Filming, however, didn’t go as smoothly as preparation. Right before shooting began, Laughton made an ultimatum that he wouldn’t perform unless his wife, Elsa Lanchester, was also cast in the film (Lanchester was given the role of the painter’s late-in-life lover Hendrickje Stoffels). Furthermore, the buoyant presence of legendary stage actress Gertrude Lawrence (as Geertje Dirx, Rembrandt’s longtime housekeeper, as well as model and mistress) deeply disturbed the neurotic actor. Things got so grim between Korda and Laughton that during filming the actor threatened to break his contract. Nevertheless, the final product was one of Korda’s most delicate works, a purposefully meandering take on the loneliness and passion of artistic struggle, shot with uncommon beauty by Georges Périnal, who emulated Rembrandt’s use of light and shadow.

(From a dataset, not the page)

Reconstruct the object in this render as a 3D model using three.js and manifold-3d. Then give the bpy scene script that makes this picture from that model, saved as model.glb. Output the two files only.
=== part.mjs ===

Rembrandt was also a box-office failure, but this didn’t stop Korda from continuing to think big. Though he struggled in the coming years, such mega­successes as The Four Feathers(1939) and The Thief of Bagdad (1940) kept him on top. Then in 1942, his fascination with royalty came home when he was knighted—the first film director to be so honored—partly in recognition of his wartime efforts for the movie industry. Soon after, with a second high-profile divorce (this time from Merle Oberon), Sir Alexander Korda would find that his own rocky private life was coming under scrutiny. His London Films carried on, however, through valleys (the doomed, unfinished I, Claudius) and peaks (The Third Man), a testament to the consistently adventurous spirit of this movie czar.